■ **PROBLEM TO WORK ON**
Take the material and output all of it exactly.

■ **DATASET EXCERPT**
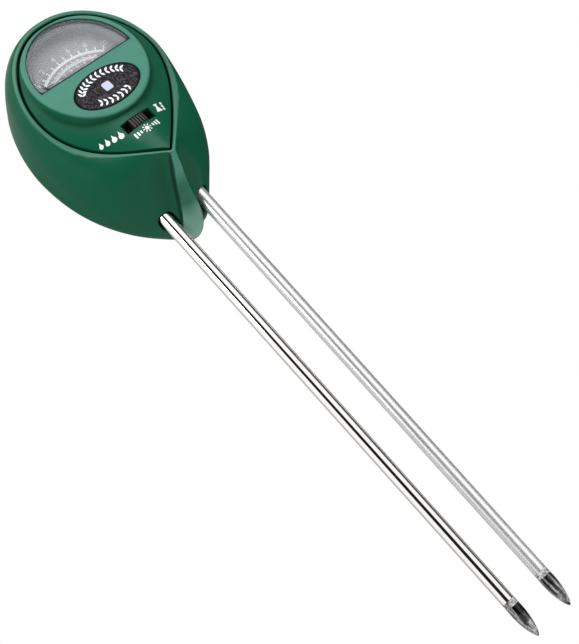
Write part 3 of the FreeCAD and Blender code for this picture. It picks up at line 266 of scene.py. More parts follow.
def rod_metal(name, col, r0, r1, painted_grey_band=None, metal_=1.0):
    # drawn tube: faint long streaks, no fine grain
    m, nt, b = new_mat(name)
    v = obj_coord(nt, scale=(1, 1, 0.02))
    v0 = obj_coord(nt)
    streak = noise(nt, v, 260.0, 2.0)
    big = noise(nt, v0, 35.0, 3.0)
    s = math_(nt, "ADD", math_(nt, "MULTIPLY", streak, 0.5), math_(nt, "MULTIPLY", big, 0.5))
    base = ramp(nt, s, [(0.3, shade(col, 0.965)), (0.5, c4(col)), (0.7, shade(col, 1.02))])
    if painted_grey_band:
        # painted reflection: one side of the tube is painted a flatter grey where a grey band is reflected, a band
        # round (axis x, heading, half width in degrees)
        sp = nt.nodes.new("ShaderNodeSeparateXYZ")
        nt.links.new(v0, sp.inputs[0])
        ang = math_(nt, "ARCTAN2", sp.outputs["Y"], math_(nt, "SUBTRACT", sp.outputs["X"], painted_grey_band[0] * MM))
        off = math_(nt, "ABSOLUTE", math_(nt, "SUBTRACT", ang, math.radians(painted_grey_band[1] - 32.0)))
        band = maprange(nt, off, math.radians(painted_grey_band[2] - 14.0), math.radians(painted_grey_band[2]), 1.0, 0.0)
        base = mixc(nt, math_(nt, "MULTIPLY", band, 0.72), base, (0.52, 0.52, 0.525, 1.0))
    nt.links.new(base, b.inputs["Base Color"])
    setup(b, r0, metal_)
    nt.links.new(maprange(nt, s, 0.35, 0.65, r0, r1), b.inputs["Roughness"])
    bump(nt, b, big, 0.05, 0.00004)
    return m


def tip_metal(name):
    # cast and turned point: dark, glossy, with paler rubbed streaks along it
    m, nt, b = new_mat(name)
    v = obj_coord(nt, scale=(1, 1, 0.10))
    v0 = obj_coord(nt)
    streak = noise(nt, v, 520.0, 2.0, 0.5)
    speck = noise(nt, v0, 1100.0, 2.0)
    s = math_(nt, "ADD", math_(nt, "MULTIPLY", streak, 0.85), math_(nt, "MULTIPLY", speck, 0.15))
    nt.links.new(ramp(nt, s, [(0.40, (0.030, 0.031, 0.034, 1)), (0.47, (0.13, 0.13, 0.135, 1)), (0.53, (0.46, 0.46, 0.46, 1)), (0.58, (0.10, 0.10, 0.10, 1)), (0.64, (0.34, 0.34, 0.34, 1))]), b.inputs["Base Color"])
    setup(b, 0.2, 1.0)
    nt.links.new(maprange(nt, s, 0.35, 0.65, 0.10, 0.24), b.inputs["Roughness"])
    bump(nt, b, s, 0.25, 0.00003)
    return m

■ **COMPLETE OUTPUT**
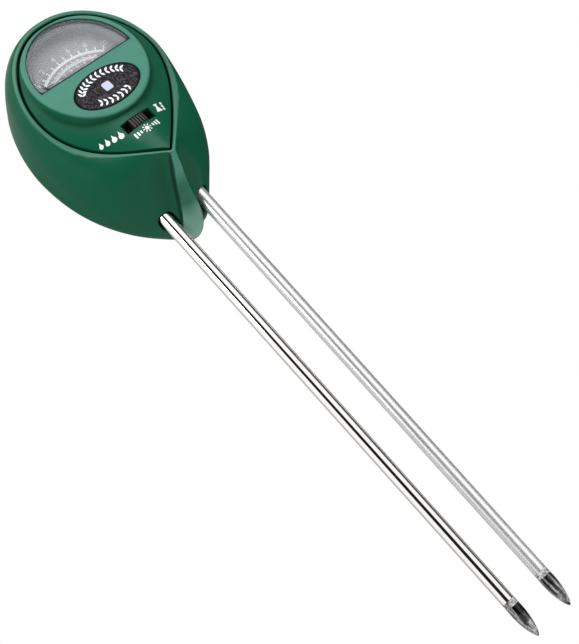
Write part 3 of the FreeCAD and Blender code for this picture. It picks up at line 266 of scene.py. More parts follow.
def rod_metal(name, col, r0, r1, painted_grey_band=None, metal_=1.0):
    # drawn tube: faint long streaks, no fine grain
    m, nt, b = new_mat(name)
    v = obj_coord(nt, scale=(1, 1, 0.02))
    v0 = obj_coord(nt)
    streak = noise(nt, v, 260.0, 2.0)
    big = noise(nt, v0, 35.0, 3.0)
    s = math_(nt, "ADD", math_(nt, "MULTIPLY", streak, 0.5), math_(nt, "MULTIPLY", big, 0.5))
    base = ramp(nt, s, [(0.3, shade(col, 0.965)), (0.5, c4(col)), (0.7, shade(col, 1.02))])
    if painted_grey_band:
        # painted reflection: one side of the tube is painted a flatter grey where a grey band is reflected, a band
        # round (axis x, heading, half width in degrees)
        sp = nt.nodes.new("ShaderNodeSeparateXYZ")
        nt.links.new(v0, sp.inputs[0])
        ang = math_(nt, "ARCTAN2", sp.outputs["Y"], math_(nt, "SUBTRACT", sp.outputs["X"], painted_grey_band[0] * MM))
        off = math_(nt, "ABSOLUTE", math_(nt, "SUBTRACT", ang, math.radians(painted_grey_band[1] - 32.0)))
        band = maprange(nt, off, math.radians(painted_grey_band[2] - 14.0), math.radians(painted_grey_band[2]), 1.0, 0.0)
        base = mixc(nt, math_(nt, "MULTIPLY", band, 0.72), base, (0.52, 0.52, 0.525, 1.0))
    nt.links.new(base, b.inputs["Base Color"])
    setup(b, r0, metal_)
    nt.links.new(maprange(nt, s, 0.35, 0.65, r0, r1), b.inputs["Roughness"])
    bump(nt, b, big, 0.05, 0.00004)
    return m


def tip_metal(name):
    # cast and turned point: dark, glossy, with paler rubbed streaks along it
    m, nt, b = new_mat(name)
    v = obj_coord(nt, scale=(1, 1, 0.10))
    v0 = obj_coord(nt)
    streak = noise(nt, v, 520.0, 2.0, 0.5)
    speck = noise(nt, v0, 1100.0, 2.0)
    s = math_(nt, "ADD", math_(nt, "MULTIPLY", streak, 0.85), math_(nt, "MULTIPLY", speck, 0.15))
    nt.links.new(ramp(nt, s, [(0.40, (0.030, 0.031, 0.034, 1)), (0.47, (0.13, 0.13, 0.135, 1)), (0.53, (0.46, 0.46, 0.46, 1)), (0.58, (0.10, 0.10, 0.10, 1)), (0.64, (0.34, 0.34, 0.34, 1))]), b.inputs["Base Color"])
    setup(b, 0.2, 1.0)
    nt.links.new(maprange(nt, s, 0.35, 0.65, 0.10, 0.24), b.inputs["Roughness"])
    bump(nt, b, s, 0.25, 0.00003)
    return m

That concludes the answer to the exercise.